== Provided material ==
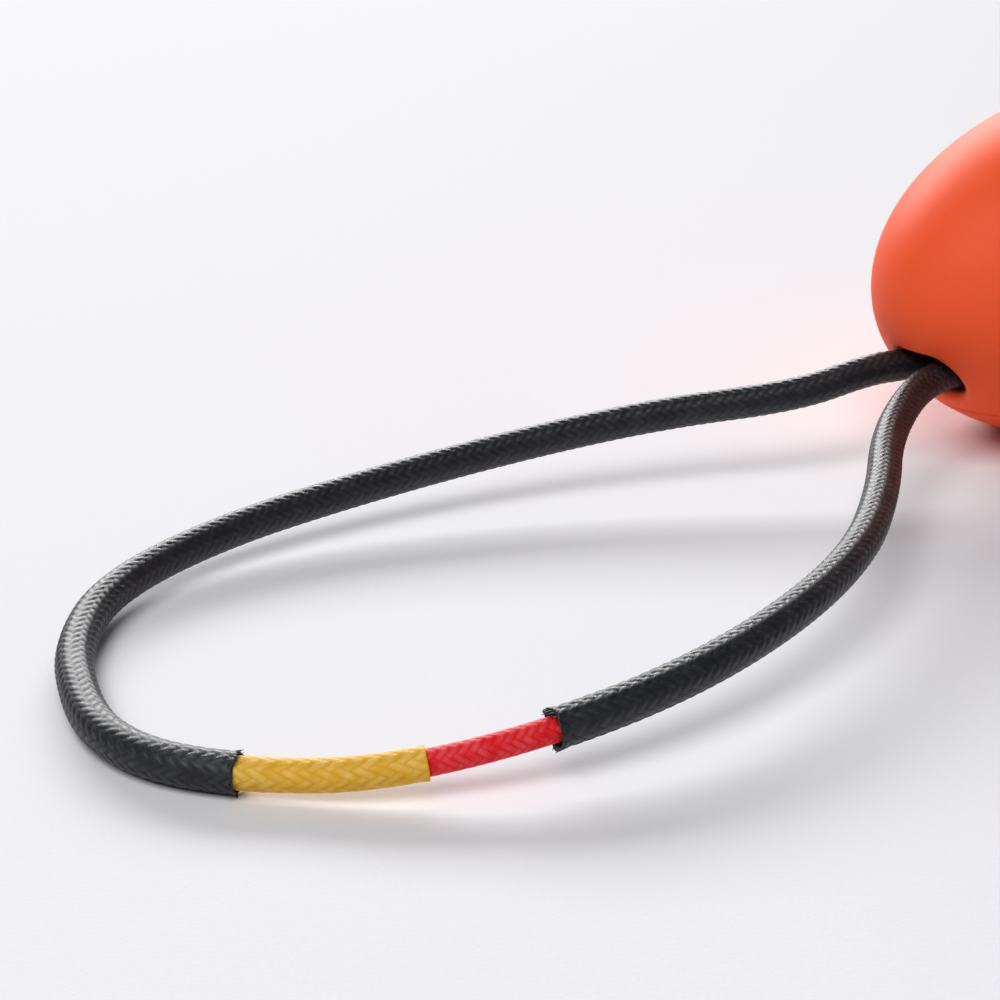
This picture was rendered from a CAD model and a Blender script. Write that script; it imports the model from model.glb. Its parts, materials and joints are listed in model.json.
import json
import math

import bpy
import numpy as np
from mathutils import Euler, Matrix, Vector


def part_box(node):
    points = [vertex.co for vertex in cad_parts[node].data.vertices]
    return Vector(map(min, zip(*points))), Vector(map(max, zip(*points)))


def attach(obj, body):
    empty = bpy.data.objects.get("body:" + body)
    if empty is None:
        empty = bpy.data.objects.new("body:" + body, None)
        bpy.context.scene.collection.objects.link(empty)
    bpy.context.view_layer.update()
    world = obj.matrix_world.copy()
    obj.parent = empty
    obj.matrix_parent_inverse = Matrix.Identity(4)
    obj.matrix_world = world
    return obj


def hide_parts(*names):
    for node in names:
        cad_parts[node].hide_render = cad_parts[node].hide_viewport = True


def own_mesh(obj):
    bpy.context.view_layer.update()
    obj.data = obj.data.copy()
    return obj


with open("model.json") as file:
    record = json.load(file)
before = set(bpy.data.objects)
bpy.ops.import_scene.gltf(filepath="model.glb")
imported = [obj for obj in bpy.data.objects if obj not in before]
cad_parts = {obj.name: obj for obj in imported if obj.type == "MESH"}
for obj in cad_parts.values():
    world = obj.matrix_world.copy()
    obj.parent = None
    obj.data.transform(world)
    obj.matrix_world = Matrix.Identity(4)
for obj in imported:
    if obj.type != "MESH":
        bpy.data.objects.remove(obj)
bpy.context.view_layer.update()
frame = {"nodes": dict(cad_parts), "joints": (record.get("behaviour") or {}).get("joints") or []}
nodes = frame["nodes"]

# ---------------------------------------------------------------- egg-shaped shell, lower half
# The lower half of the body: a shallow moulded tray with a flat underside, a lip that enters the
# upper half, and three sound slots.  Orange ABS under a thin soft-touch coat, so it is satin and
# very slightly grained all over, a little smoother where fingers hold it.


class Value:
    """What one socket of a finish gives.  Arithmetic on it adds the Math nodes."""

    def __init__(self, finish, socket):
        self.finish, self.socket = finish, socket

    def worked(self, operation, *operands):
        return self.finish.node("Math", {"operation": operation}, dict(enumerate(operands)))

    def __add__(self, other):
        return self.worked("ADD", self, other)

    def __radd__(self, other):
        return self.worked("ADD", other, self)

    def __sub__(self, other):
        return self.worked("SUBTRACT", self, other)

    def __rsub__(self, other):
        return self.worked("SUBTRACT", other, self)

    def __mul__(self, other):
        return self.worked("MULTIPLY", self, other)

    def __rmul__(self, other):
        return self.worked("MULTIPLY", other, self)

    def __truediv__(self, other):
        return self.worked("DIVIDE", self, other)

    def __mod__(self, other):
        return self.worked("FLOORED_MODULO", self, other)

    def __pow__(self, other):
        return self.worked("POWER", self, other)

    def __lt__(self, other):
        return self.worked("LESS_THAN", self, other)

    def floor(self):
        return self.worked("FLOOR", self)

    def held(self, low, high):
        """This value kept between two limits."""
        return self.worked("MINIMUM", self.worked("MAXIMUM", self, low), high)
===
_Task statement:_ Find all the lines containing "frame" in the material, then copy them.

_Correct output:_
frame = {"nodes": dict(cad_parts), "joints": (record.get("behaviour") or {}).get("joints") or []}
nodes = frame["nodes"]